STORED DATA:
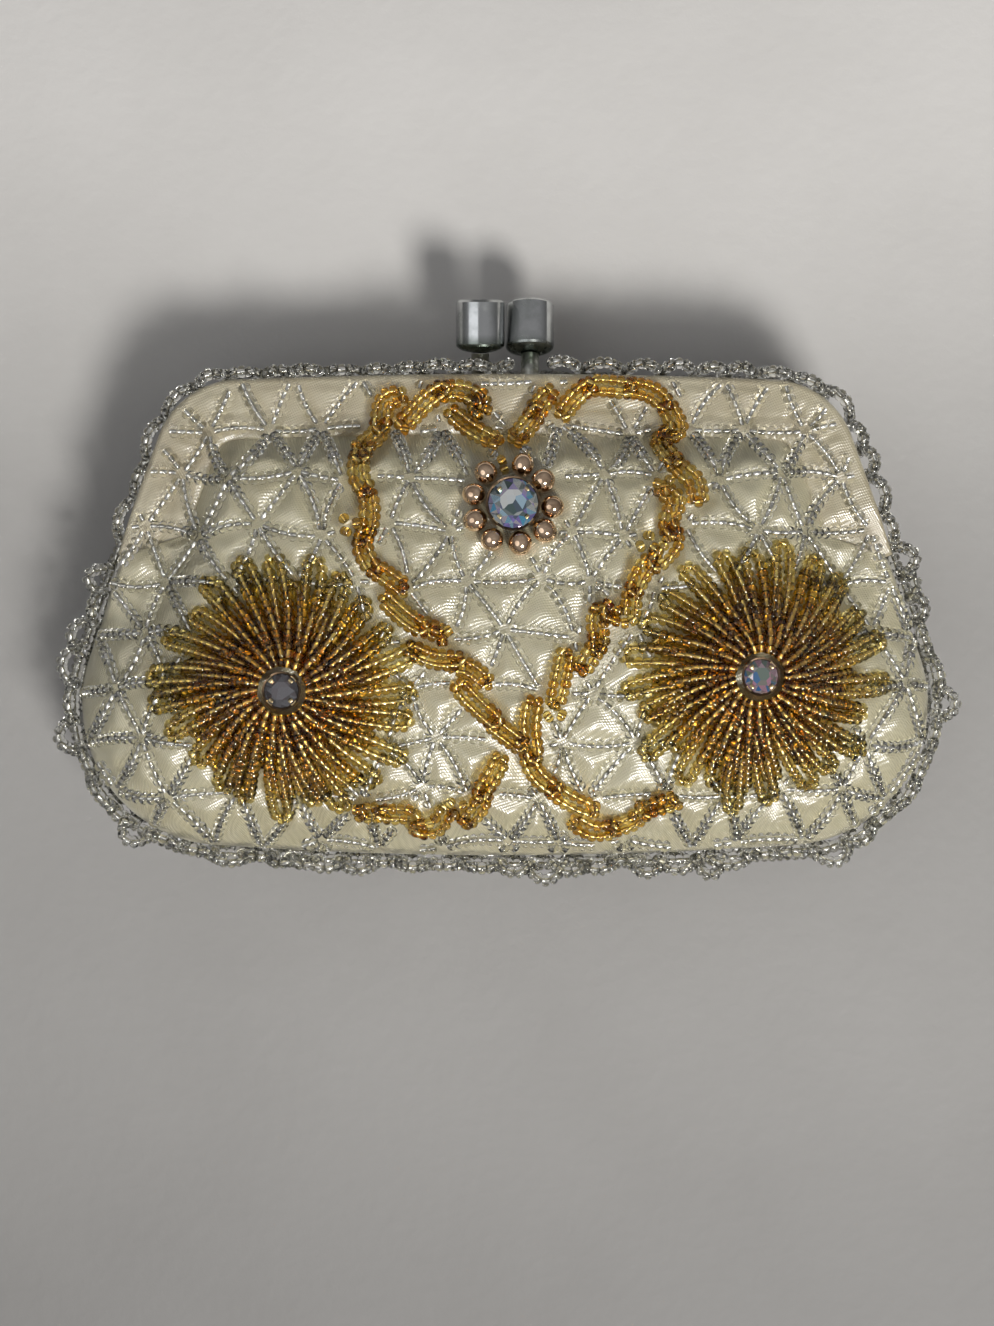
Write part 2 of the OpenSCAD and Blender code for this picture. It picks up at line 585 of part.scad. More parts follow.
// The runs of a route that lie between two heights
function inside(p, y0, y1) = p.y >= y0 && p.y <= y1;
function runs(r, y0, y1) =
    let (starts = [for (i = [0 : len(r) - 2]) if (inside(r[i], y0, y1) && inside(r[i + 1], y0, y1)
            && (i == 0 || !inside(r[max(0, i - 1)], y0, y1))) i])
    [for (s = starts)
        let (ends = [for (i = [s + 1 : len(r) - 1])
            if (i == len(r) - 1 || !inside(r[i + 1], y0, y1)) i])
        [for (i = [s : min(ends)]) lay(r[i], front_face, scroll_rise(r[i]))]];
module gold_scroll(y0, y1)
    for (r = scrolls, run = runs(r, y0, y1)) tube(run, string_d);

// Strings along the edge, outside the satin. They leave out the places of the stems
edge_share = 0.15;
function by_stem(a, b, stems) =
    len([for (x = stems) if (abs((a.x + b.x) / 2 - x) < norm(b - a) / 2) x]) > 0;
module edge_string(points, z, stems = [])
    for (i = [0 : len(points) - 2])
        let (a = points[i], b = points[i + 1])
        if (norm(b - a) > bead_d && !by_stem(a, b, stems)) {
            p = mix(a, b, edge_share);
            q = mix(b, a, edge_share);
            string_rod([p.x, p.y, z], [q.x, q.y, z]);
        }
edge_out = -(bead_d / 2 + bead_gap + cover_gap);
edge_z = frame_depth / 2;

// Height of the satin under a round foot
function seat_z(place, r) = bead_gap + max([for (a = [0 : 45 : 315]) front_z(place + r * [cos(a), sin(a)])]);

// A flower: long loops of beads under short ones, round a stepped root
loop_turn = 12;
long_root = 7.8;
short_root = 5.4;
root_step = bead_d + cover_gap;
root_rise = 1.2;
leg_gap = 0.05;
module flower(place) {
    for (k = [0 : long_loops - 1])
        loop(place, k * 360 / long_loops, long_root + cover_gap, flower_r, 0);
    for (k = [0 : short_loops - 1])
        loop(place, (k + 0.5) * 360 / short_loops, short_root + cover_gap, short_r, root_step);
    translate([place.x, place.y, seat_z(place, long_root)]) {
        cylinder(h = root_step, r = long_root, $fn = round_fn);
        cylinder(h = root_step + root_rise, r = short_root, $fn = round_fn);
    }
}
function loop_at(place, angle, root, reach, lift, t, side) =
    let (r = mix(root + string_d / 2, reach - string_d / 2, t),
        a = angle + loop_turn * t,
        half = mix(string_d / 2 + leg_gap, loop_spread, sin(90 * t)),
        p = place + r * [cos(a), sin(a)] + side * half * [-sin(a), cos(a)])
    lay(p, front_face, lift);
module loop(place, angle, root, reach, lift)
    tube(concat(
        [for (t = [0, 0.45, 0.9]) loop_at(place, angle, root, reach, lift, t, 1)],
        [loop_at(place, angle, root, reach, lift, 1, 0.3)],
        [loop_at(place, angle, root, reach, lift, 1, -0.3)],
        [for (t = [0.9, 0.45, 0]) loop_at(place, angle, root, reach, lift, t, -1)]),
        string_d);

// A cup with four claws, open at the top for its stone
stone_fit = 0.05;
claw_w = 1;
claw_t = 0.35;
claw_over = 0.55;
claw_rise = 0.75;
module claw_cup(d, h) {
    difference() {
        cylinder(h = h, r = d / 2 + cup_t, $fn = round_fn);
        translate([0, 0, cup_t]) cylinder(h = h, r = d / 2 + stone_fit, $fn = round_fn);
    }
    for (k = [0 : 3]) rotate(45 + 90 * k) {
        translate([d / 2 + stone_fit, -claw_w / 2, 0]) difference() {
            cube([cup_t + claw_t, claw_w, h + claw_rise]);
            translate([-eps, -eps, -eps]) cube([eps * 2, claw_w + 2 * eps, h]);
        }
        translate([d / 2 - claw_over, -claw_w / 2, h + claw_rise - claw_t])
            cube([claw_over + stone_fit + cup_t, claw_w, claw_t]);
    }
}

// A cut stone: table, crown, girdle and pointed back
girdle = 0.3;
table_share = 0.5;
culet_share = 0.3;
facets = 16;
module cut_stone(d, h) {
    seat = cup_t + cover_gap;
    crown = claw_rise - claw_t - cover_gap + 0.5;
    translate([0, 0, h - girdle]) cylinder(h = girdle, d = d, $fn = facets);
    translate([0, 0, h])
        cylinder(h = crown, d1 = d - 2 * claw_over - 2 * cup_t, d2 = d * table_share, $fn = facets);
    translate([0, 0, seat])
        cylinder(h = h - girdle - seat, d1 = d * culet_share, d2 = d, $fn = facets);
}

module on_flower(place)
    translate([place.x, place.y, seat_z(place, long_root) + root_step + root_rise + cover_gap])
        children();
module on_jewel() translate([jewel.x, jewel.y, seat_z(jewel, stone_d / 2 + cup_t)]) children();

module back_frame() color("silver") back_half() frame_half(back_ear_x, -knob_x);
module back_frame_cover() color("bisque") back_half() frame_satin(-knob_x);
module back_panel() color("linen") back_half() difference() {
    back_cloth(0, panel_t);
    hinge_room(ear_r + cloth_gap);
    stem_room(-1);
}
module back_lining() color("ivory") back_half() difference() {
    back_cloth(lining_in, lining_t, $corner_steps = lining_corner_steps,
        $edge_steps = lining_edge_steps);
    hinge_room(ear_r + cloth_gap);
}
module hinge_rivets() color("silver")
    for (side = [0, 1]) mirror([side, 0, 0]) translate([0, hinge_y, parting_z]) rotate([0, 90, 0]) {
        translate([0, 0, back_ear_x - rivet_head_t - rivet_fit])
            cylinder(h = front_ear_x + frame_t - back_ear_x + 2 * (rivet_head_t + rivet_fit),
                r = rivet_r, $fn = round_fn);
        for (x = [back_ear_x - rivet_head_t - rivet_fit, front_ear_x + frame_t + rivet_fit])
            translate([0, 0, x]) cylinder(h = rivet_head_t, r = rivet_head_r, $fn = round_fn);
    }
module back_knob() color("gainsboro") back_half() knob_body(-1);
module back_knob_stem() color("gray") back_half() knob_stem(-1);
module back_edge_beads() color("lightgray") back_half()
    edge_string(upper_rim(arm_y, edge_out), edge_z, [-knob_x]);

// The net that the purse lies on: one flat piece with three sided gaps
hole_r = (net_row - bead_d) / 1.5;
function row_end(j) = (rest_half - (j % 2 == 0 ? 0 : 0.5)) * net_pitch;
function in_row(p, j) = abs(p.x + net_pitch / 2) < row_end(j);
function hole(c, turn) =
    [for (k = [0 : 2]) c + hole_r * [cos(90 + turn + 120 * k), sin(90 + turn + 120 * k)]];
rest_right = [for (j = [rest_low : rest_high]) [row_end(j) + bead_d / 2, j * net_row]];
rest_border = concat([rest_right[0] - [0, bead_d / 2]], rest_right,
    [rest_right[len(rest_right) - 1] + [0, bead_d / 2]]);
module back_net_centre() color("lightgray") linear_extrude(rest_net_t) difference() {
    polygon(concat(rest_border, flip(rest_border)));
    for (j = [rest_low : rest_high - 1], i = [-rest_half - 1 : rest_half]) {
        low = star(i, j);
        up = low + [net_pitch / 2, net_row / 3];
        high = star(i, j + 1);
        down = high + [net_pitch / 2, -net_row / 3];
        if (in_row(low, j)) polygon(hole(up, 0));
        if (in_row(high, j + 1)) polygon(hole(down, 180));
    }
}
function off_rest(p) = abs(p.x) > rest_half * net_pitch + bead_d
    || p.y > rest_high * net_row + bead_d || p.y < rest_low * net_row - bead_d;
rest_lift = -0.12;
module back_net_edge() color("lightgray") back_half()
    for (s = net_strings()) if (on_net(s) && off_rest(mix(s[0], s[1], 0.25))
        && off_rest(mix(s[0], s[1], 0.75))) net_string(s, back_face, rest_lift);
module seam_beads() color("lightgray") translate([0, 0, parting_z])
    edge_string(lower_rim(panel_y, edge_out), 0);

// The bay in the front panel that the jewel dips into as the purse opens
bay_drop = 4;
bay_round = 2;
bay_w = 2 * (jewel_r + bay_round);
module jewel_bay(slack) translate([jewel.x, panel_y, 0]) linear_extrude(front_depth * 2) {
    for (side = [-1, 1]) translate([side * (bay_w / 2 - bay_round), bay_round - bay_drop])
        circle(r = bay_round - slack, $fn = round_fn);
    translate([bay_round - bay_w / 2, slack - bay_drop])
        square([bay_w - 2 * bay_round, bay_drop + cloth_gap]);
    translate([slack - bay_w / 2, bay_round - bay_drop])
        square([bay_w - 2 * slack, bay_drop - bay_round + cloth_gap]);
}
module front_panel() color("linen") front_half() difference() {
    panel_cloth(0, panel_t);
    jewel_bay(0);
}
module front_lining() color("ivory") front_half() difference() {
    panel_cloth(lining_in, lining_t, $corner_steps = lining_corner_steps,
        $edge_steps = lining_edge_steps);
    jewel_bay(-lining_gap);
}
module front_fold() color("linen") front_half() {
    fold_cloth(0, panel_t);
    intersection() {
        panel_cloth(0, panel_t);
        jewel_bay(cloth_gap);
    }
}
module front_fold_net() color("gainsboro") front_half() front_net(fold_strings, fold_lift);
module front_fold_scroll() color("goldenrod") front_half() gold_scroll(lower_to, upper_from);
module front_net_lower() color("gainsboro") front_half()
    front_net([for (s = clear_strings) if (max(s[0].y, s[1].y) <= lower_to) s]);
module front_scroll_lower() color("goldenrod") front_half() gold_scroll(-far, lower_to - bead_d);
module left_flower_loops() color("darkgoldenrod") front_half() flower(left_flower);
module right_flower_loops() color("darkgoldenrod") front_half() flower(right_flower);
module left_flower_cup() color("dimgray") front_half()
    on_flower(left_flower) claw_cup(flower_stone_d, flower_cup_h);
module right_flower_cup() color("dimgray") front_half()
    on_flower(right_flower) claw_cup(flower_stone_d, flower_cup_h);
module left_flower_stone() color("slategray") front_half()
    on_flower(left_flower) cut_stone(flower_stone_d, flower_cup_h);
module right_flower_stone() color("lightblue") front_half()
    on_flower(right_flower) cut_stone(flower_stone_d, flower_cup_h);
module front_frame() color("silver") front_half() frame_half(front_ear_x, knob_x);
module front_frame_cover() color("bisque") front_half() frame_satin(knob_x);
module front_yoke() color("linen") front_half() difference() {
    yoke_cloth(0, panel_t);
    hinge_room(ear_r + cloth_gap);
    stem_room(1);
}
module yoke_lining() color("ivory") front_half() difference() {
    yoke_cloth(lining_in, lining_t, $corner_steps = lining_corner_steps,
        $edge_steps = lining_edge_steps);
    hinge_room(ear_r + cloth_gap);
}
module front_knob() color("gainsboro") front_half() knob_body(1);
module front_knob_stem() color("gray") front_half() knob_stem(1);
module front_edge_beads() color("lightgray") front_half()
    edge_string(upper_rim(arm_y, edge_out), edge_z, [knob_x]);
module front_net_upper() color("gainsboro") front_half()
    front_net([for (s = clear_strings) if (min(s[0].y, s[1].y) >= upper_from) s]);
module front_scroll_upper() color("goldenrod") front_half() gold_scroll(upper_from + bead_d, far);
module centre_cup() color("dimgray") front_half() on_jewel() claw_cup(stone_d, cup_h);
module centre_stone() color("lightcyan") front_half() on_jewel() cut_stone(stone_d, cup_h);
ring_turn = 72;
module centre_bead_ring() color("rosybrown") front_half()
    for (k = [0 : ring_beads - 1])
        let (a = k * 360 / ring_beads + ring_turn,
            p = jewel + (jewel_r - ring_bead_d / 2) * [cos(a), sin(a)])
        translate([p.x, p.y, seat_z(p, ring_bead_d / 4) + ring_bead_d / 2])
            sphere(d = ring_bead_d, $fn = round_fn);

back_frame();
back_frame_cover();
back_panel();
back_lining();
hinge_rivets();
back_knob();
back_knob_stem();
back_edge_beads();
back_net_centre();
back_net_edge();
seam_beads();
front_panel();
front_lining();
front_fold();
front_fold_net();
front_fold_scroll();
front_net_lower();
front_scroll_lower();
left_flower_loops();
left_flower_cup();
left_flower_stone();
right_flower_loops();
right_flower_cup();
right_flower_stone();
front_frame();
front_frame_cover();
front_yoke();
yoke_lining();
front_knob();
front_knob_stem();
front_edge_beads();
front_net_upper();
front_scroll_upper();
centre_cup();
centre_stone();
centre_bead_ring();
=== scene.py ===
# %% [markdown]
# A beaded kiss lock purse.
# The purse is soft satin over padding, held by a hinged metal frame and covered in glass
# beads. The metal comes from the CAD model. This lesson dresses it: satin, lining, more
# than seven thousand seed beads, two bead flowers, cut stones and the light.

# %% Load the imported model
import math
import random

import bmesh
import bpy
import numpy as np
from mathutils import Matrix, Vector


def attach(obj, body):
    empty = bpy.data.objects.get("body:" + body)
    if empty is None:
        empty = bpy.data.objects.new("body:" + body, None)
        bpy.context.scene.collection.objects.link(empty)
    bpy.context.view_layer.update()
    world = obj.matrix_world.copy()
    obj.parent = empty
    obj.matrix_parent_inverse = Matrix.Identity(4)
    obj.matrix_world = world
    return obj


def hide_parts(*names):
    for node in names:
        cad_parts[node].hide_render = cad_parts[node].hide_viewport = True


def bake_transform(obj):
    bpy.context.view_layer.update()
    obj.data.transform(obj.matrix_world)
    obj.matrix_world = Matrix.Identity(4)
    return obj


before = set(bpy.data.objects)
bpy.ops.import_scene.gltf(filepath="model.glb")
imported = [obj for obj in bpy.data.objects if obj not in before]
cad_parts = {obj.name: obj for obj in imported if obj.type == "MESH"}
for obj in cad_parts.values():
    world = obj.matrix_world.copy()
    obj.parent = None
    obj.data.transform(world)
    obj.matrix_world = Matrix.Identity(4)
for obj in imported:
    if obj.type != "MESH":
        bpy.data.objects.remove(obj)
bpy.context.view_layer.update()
MM = 0.001
chance = random.Random(11)
rng = np.random.default_rng(11)

# %% [markdown]
# Everything soft follows one outline, so the outline comes first, in millimetres.
# It has two large round corners at the bottom, two smaller ones at the top, straight
# sides that lean in and slightly bowed edges. A point's distance in from that outline
# gives the height of the padding over it, so satin and beads share one surface.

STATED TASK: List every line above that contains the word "node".

RESULT:
    for node in names:
        cad_parts[node].hide_render = cad_parts[node].hide_viewport = True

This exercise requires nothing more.